Письмо написано 29-летним молодым человеком и в Париже! Уму непостижимо! Но это именно так. Очевидно, у Сомова был явно пониженный жизненный тонус, ну и соответственно сексуальная потенция не на уровне. Все сублимировалось в художественное творчество.

Продолжая давний спор со Званцевой, Сомов утверждал, что «живопись как-никак, а услаждает жизнь и дает минуты счастья» (1903).

Одна из первых сомовских влюбленностей (Бенуа подчеркивает: воображаемая влюбленность) выпала на красивую актрису французского театра Жанн Брендо.

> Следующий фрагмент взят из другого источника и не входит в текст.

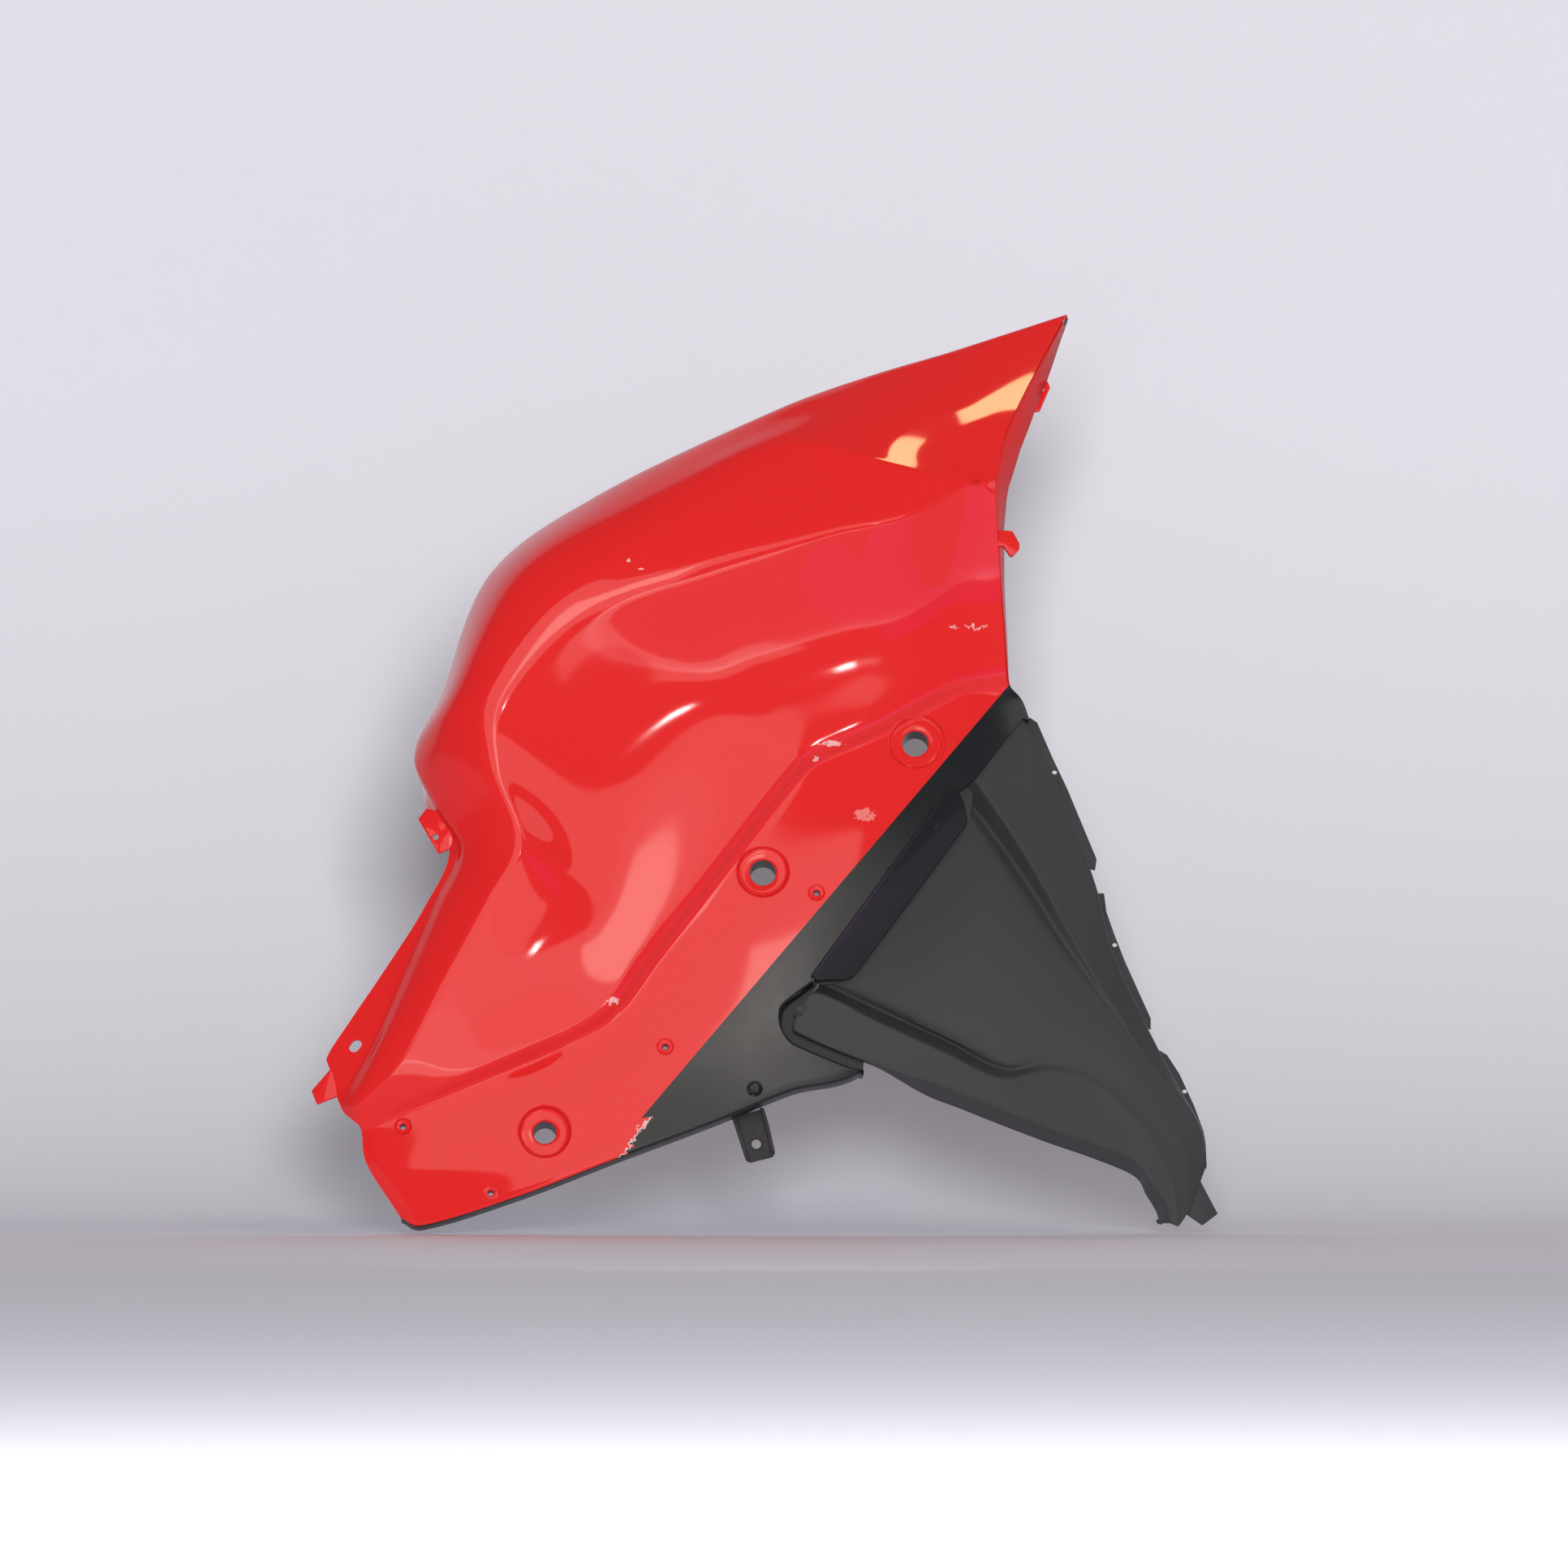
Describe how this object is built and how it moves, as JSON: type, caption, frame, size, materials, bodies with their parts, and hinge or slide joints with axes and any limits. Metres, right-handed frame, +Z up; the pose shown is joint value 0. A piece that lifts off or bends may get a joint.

Затем следует упомянуть нежную дружбу с художницами, коллегами по искусству – Елизаветой Званцевой (1864-1921) и Анной Остроумовой-Лебедевой (1871-1955).

К Званцевой Сомов обращался со словами «милый ангел», «милая моя передвижница», а она звала его «зеленым декадентом». Незрелым и робким, что ли?..

В их отношениях преобладала в основном близость художественных интересов.

Сомов определял 16 июля 1895 года общую задачу: «Прославить друг друга – себя как бессмертный женский тип, меня как художника».

14 февраля 1899 года из Петербурга 30-летний Сомов писал Лизе Званцевой:

«Что Ваши амуры с юным студентом? Сами Вы не влюбились ли в него? У меня, к сожалению, все еще нет ни с кем амуров – флирт, пожалуй, очень легкий. Но мне надоело быть без амура – пора, а то жизнь уходит и молодость, и делается страшно. Я ужасно жалею, что у меня характер тяжелый, нудный, мрачный. Я бы хотел быть веселым, легким, чтобы все было море по колено, влюбчивым и сорви-головой. Только таким людям весело, интересно и не страшно жить!»

Сомов – Остроумовой:

«Вопрос Ваш о том, что скучаю ли я без Вас, мне тоже очень трогателен, и я отвечаю Вам на него так: конечно, очень! Во-первых, потому, что Вы – Анна Петровна сами по себе, во-вторых, потому, что я остался совсем один и мне некому поплакаться; потому что я всех моих друзей будирую, ибо они меня забросили – а за мной ведь надо вроде бы как ухаживать…» (13 мая 1900).